Burda’s crotch curve is apparently famed – something about the curve having an appropriate amount of shaping at the tip, which many pattern designers leave off today because it saves on fabric in the cutting layout. And that this design change multiplied by many pants pieces saves a huge amount in fabric and therefore $$$.

Either way, if you’ve a more rounded rump – this would be a great pattern to try. You can see the difference between the original Burda (right) and my pancake butt adjustment here:


The legs are courtesy of Susan Khalje’s fitting skillz, and I couldn’t be happier with the way the fabric sits, and how flattering the line is on me. I had rather thought such a thing was beyond my reach. You can read about that fitting journey here.

The waistband is underlined in calico, with the inner waistband hand-sewn down in the ‘ditch’ of the front waistband. The lining was then handsewn onto the waistband facing and centreback seam.



The zipper is my first ever hand picked zip. I’m more of an invisible zip kinda gal, however I can see the significant benefits of this treatment. Namely when you forget to check alignment and end up with one side being slightly longer than the other…



It certainly helped having a fabric that was conducive to being steam into submission – you’d never know now!


The hem of the pants is catch stitched down to the fashion fabric, and covered up with a bias strip of lining that was fell stitched on top. A lovely little detail.


I did what you probably know as a ‘double welt pocket’ on the back – a slightly new to me way of doing it under Susan’s tutelage as well. They’re not functional pockets, just something interesting to break up the expanse of fabric across one’s backside. The fabric behind the opening extends up into the waistband and is sewn down underneath the bottom welt, which will act to support the opening as time and wearing put strain it.



You can probably expect to see a few more pairs of pants popping up on here now I’ve got this sorted, as I’m ever so curious to see if the Style Arc Antoinette Pants are something I can pull off.

I’m probably only about another 10 hours (!) away from finishing my next French Jacket – which I’m also head over heels in love with – and I look forward to sharing it with you soon.

Pants block for the win!



  1. I’m so pleased you’re delighted with them. They look great. I like the pocket strengthening too. Nice straight and even jets.
    I’m getting pants fitted. Strangely, though I am tall (hence long crotch depth and length) with a full derrière, I have had the same problem with twisting legs. I had always thought it was knock knees though the quick solution didn’t seem to match the solution for knock knees and my knees aren’t that knocked either! This had put me off continuing with pants though I’ve been at a few classes. Not sorted yet but looks as if more to do with crotch. Just about to make up another toile from adjusted pattern. Back for further fitting on Tuesday. Extra large seam allowances! !

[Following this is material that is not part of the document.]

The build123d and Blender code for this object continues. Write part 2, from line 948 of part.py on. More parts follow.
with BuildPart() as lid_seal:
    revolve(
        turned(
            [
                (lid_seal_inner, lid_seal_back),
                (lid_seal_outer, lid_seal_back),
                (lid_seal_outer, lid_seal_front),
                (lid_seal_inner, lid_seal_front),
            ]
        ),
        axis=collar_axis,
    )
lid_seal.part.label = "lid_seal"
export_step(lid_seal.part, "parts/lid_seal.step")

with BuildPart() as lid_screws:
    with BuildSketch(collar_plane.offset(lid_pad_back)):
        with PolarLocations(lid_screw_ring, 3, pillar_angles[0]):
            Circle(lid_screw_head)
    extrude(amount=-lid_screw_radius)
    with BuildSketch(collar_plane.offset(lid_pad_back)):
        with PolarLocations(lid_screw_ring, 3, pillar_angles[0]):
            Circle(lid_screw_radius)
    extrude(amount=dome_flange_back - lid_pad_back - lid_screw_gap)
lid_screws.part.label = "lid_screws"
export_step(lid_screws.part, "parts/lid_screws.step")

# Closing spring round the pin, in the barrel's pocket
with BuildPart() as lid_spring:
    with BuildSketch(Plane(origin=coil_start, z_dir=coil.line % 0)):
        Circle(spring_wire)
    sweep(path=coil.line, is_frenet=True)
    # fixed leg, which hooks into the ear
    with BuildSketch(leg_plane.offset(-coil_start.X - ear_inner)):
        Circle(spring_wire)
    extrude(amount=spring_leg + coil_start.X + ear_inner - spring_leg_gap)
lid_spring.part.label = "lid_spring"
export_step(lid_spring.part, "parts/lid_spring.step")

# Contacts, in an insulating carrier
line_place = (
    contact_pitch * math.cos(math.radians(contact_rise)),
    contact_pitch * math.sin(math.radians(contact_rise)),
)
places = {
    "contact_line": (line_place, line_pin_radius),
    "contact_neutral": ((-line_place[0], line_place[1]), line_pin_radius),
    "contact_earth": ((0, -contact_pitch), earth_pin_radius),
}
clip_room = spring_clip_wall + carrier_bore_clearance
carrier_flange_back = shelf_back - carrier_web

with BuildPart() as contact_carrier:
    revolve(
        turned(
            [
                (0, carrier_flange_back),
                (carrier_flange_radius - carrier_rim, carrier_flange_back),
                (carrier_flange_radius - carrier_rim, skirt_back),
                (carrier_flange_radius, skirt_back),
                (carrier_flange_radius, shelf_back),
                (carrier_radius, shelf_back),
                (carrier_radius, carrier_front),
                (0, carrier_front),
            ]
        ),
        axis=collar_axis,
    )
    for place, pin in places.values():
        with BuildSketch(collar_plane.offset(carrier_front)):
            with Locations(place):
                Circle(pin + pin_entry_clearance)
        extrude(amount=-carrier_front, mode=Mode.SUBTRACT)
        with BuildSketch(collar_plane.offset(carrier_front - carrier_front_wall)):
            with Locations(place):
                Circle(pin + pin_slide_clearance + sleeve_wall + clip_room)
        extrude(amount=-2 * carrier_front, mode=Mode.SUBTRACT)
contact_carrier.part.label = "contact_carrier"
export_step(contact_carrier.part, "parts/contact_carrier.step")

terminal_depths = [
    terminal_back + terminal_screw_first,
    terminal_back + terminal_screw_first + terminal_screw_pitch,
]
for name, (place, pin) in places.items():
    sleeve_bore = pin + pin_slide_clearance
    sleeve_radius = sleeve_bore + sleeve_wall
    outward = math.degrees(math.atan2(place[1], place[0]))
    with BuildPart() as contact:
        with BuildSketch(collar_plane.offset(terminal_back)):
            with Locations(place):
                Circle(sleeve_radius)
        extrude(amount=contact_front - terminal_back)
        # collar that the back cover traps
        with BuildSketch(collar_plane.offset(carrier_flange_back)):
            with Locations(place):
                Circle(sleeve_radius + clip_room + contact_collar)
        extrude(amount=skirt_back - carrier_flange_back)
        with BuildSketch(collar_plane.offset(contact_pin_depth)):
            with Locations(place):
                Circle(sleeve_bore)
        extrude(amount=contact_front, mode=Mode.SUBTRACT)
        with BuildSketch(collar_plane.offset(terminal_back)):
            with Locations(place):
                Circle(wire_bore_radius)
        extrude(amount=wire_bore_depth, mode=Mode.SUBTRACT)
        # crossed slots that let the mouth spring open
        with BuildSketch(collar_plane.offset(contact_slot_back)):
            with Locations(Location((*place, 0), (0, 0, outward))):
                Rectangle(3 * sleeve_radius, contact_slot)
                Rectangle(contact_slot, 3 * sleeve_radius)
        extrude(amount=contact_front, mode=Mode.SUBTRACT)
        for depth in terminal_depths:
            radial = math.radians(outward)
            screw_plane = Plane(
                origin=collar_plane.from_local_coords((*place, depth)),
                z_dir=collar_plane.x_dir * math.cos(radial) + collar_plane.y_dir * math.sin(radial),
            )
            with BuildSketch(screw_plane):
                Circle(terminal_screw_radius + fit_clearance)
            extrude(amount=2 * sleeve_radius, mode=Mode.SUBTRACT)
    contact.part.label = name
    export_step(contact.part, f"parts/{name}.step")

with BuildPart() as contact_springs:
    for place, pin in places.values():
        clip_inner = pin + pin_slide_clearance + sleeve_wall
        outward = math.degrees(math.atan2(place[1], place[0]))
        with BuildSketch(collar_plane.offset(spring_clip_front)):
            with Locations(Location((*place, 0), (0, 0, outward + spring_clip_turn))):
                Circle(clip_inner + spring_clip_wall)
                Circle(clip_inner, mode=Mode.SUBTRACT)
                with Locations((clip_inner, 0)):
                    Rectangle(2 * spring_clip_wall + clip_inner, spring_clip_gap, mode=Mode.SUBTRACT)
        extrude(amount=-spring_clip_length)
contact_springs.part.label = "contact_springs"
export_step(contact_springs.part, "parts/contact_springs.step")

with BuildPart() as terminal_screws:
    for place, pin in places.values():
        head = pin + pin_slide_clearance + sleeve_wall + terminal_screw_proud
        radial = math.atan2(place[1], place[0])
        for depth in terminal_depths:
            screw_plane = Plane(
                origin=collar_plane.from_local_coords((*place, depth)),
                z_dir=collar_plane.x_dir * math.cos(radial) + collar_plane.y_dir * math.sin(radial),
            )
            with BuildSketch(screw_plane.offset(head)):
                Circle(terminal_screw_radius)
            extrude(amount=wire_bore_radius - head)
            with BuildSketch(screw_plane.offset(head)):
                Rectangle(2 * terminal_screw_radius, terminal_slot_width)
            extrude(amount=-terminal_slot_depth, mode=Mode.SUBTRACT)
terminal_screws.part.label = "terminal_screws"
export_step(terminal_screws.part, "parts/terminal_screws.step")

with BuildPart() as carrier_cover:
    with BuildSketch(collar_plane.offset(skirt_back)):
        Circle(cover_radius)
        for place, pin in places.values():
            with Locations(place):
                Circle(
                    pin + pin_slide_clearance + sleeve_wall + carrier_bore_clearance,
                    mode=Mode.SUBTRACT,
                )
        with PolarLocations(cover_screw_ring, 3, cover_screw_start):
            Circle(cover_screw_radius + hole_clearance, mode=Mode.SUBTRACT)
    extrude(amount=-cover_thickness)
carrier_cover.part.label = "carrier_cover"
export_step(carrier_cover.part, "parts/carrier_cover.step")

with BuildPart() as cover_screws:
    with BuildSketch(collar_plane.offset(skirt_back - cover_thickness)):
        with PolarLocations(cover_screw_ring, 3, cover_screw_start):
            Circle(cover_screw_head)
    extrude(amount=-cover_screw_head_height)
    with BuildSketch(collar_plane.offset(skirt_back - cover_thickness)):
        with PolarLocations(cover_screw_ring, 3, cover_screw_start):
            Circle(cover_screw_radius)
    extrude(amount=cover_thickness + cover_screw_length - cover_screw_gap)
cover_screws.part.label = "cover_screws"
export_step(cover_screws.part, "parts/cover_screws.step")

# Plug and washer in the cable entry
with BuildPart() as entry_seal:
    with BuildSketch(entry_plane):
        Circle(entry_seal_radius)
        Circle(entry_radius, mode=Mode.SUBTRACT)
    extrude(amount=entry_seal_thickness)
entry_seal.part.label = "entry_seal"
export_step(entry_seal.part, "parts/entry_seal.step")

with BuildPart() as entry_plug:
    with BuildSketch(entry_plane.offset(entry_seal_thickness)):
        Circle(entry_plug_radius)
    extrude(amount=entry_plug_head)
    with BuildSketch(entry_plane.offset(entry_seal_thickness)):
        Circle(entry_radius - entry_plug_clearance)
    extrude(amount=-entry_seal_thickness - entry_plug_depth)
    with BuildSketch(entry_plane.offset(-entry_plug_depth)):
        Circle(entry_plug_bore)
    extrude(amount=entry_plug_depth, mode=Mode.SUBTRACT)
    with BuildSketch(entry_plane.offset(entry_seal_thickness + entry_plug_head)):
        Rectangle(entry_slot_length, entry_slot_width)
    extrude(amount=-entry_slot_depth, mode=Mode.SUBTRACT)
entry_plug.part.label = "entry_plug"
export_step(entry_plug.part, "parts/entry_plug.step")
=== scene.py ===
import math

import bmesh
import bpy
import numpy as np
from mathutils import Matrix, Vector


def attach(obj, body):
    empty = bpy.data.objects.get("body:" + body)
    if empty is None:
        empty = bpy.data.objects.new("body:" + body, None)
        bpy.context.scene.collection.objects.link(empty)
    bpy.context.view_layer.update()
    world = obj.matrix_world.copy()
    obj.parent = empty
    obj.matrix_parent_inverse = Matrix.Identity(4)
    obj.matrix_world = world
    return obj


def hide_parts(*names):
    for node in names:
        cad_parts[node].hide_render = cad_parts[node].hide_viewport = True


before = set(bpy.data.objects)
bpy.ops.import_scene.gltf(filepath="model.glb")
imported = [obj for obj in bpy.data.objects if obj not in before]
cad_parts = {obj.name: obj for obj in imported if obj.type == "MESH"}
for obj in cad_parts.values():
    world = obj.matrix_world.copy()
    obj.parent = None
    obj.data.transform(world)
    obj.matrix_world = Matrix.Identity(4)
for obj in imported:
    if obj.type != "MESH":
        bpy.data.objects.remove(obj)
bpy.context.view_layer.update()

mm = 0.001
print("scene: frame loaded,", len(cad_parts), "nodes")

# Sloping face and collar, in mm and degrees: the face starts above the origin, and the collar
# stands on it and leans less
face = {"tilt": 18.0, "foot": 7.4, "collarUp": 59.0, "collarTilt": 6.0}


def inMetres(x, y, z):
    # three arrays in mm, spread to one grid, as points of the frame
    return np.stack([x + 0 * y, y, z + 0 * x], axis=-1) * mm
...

    1. Thanks Anne! I do feel your frustration. Pants fitting really needs a buddy to help you. I found I could manage decently well with adjusting the fabric across my hips, stomach and bum/back, as well as tweaking the crotch curve to fit. I achieved this by making small incremental changes and trying them on each time to see the effect the change had. However, getting the fabric to fit around my legs was a whole nother game, and this is where I really needed a pair of helping hands (in this case – Susan Khalje, lucky me). Her approach entails having large seam allowances so she could effectively define the new side seam lines by pinning the fabric on me. This means you don’t have to do any ‘adjustment’s that are attributed to a certain body ‘issue’, and then see if that worked after altering your pattern and sewing it up again. Find yourself a fitting person and see how you go! Goodluck x

      1. Thanks. I’m seeing my fitting guru on Tuesday! Fingers crossed. Next month I’m going to a fitting weekend where a number of us will be fitting each other but thought I’d have the pants sussed by then! I’ve written a bit on my blog.

  2. Thanks for the note on hand-picking the zipper; nice save for someone (bluntly-me!) Who might not match a seam perfectly. All your investment of time and care are certainly paying off. Can’t wait to see how you expound on your pants fitting. Awesome!

  3. That 130 count fabric looks amazing and I’m sure feels even better. Great fitting job. I’ve always preferred Burda for their back crotch line (for me) and your altered curve looks perfect for a flat bum. I also prefer invisible zips and have solved the control issue by sewing them in by hand. Awaiting your new French jacket pics.

  4. great use of a gorgeous fabric – and perfect fit. so nice that now you have a pattern you can play around with and adapt to different styles.

  5. The pants – and you in them – both look fabulous! Isn’t it lovely to now have a pattern which you can use over and over? One of the perks of a class with Susan. Anxiously awaiting your little French jacket…

    1. Thank you! They’ve been a real joy to wear so far. And yes, it’s something I’m really excited about :)
      Just finished sewing the chain on last night – now for pockets, then I’m done!

  6. How fabulous! They’re great, and what a mashup! I’ve got the opposite to you, a very full backside! I’m so close to a crotch curve epiphany myself! I’ll check out the burda curve!

    1. Goodluck with the Burda curve – certainly having the right pattern as a starting point is an important starting point, with all the myriad changes one can make when attempting to fit pants!! Thanks :)

  7. I love the fit you achieved, they look pretty perfect on you and with the classic cut I think you are going to wear these a lot and then some

  8. Hey Poppykettle, thanks for the fabric links, I’ll be in Quito in April, so that was incredibly timely. So jealour you managed time with the great Susan Khalje here in Aus. I had no idea she was here, though with my baby’s VCE and moving back to NSW it would have been out of the question I guess. Terrific trews luv, enjoy them won’t you.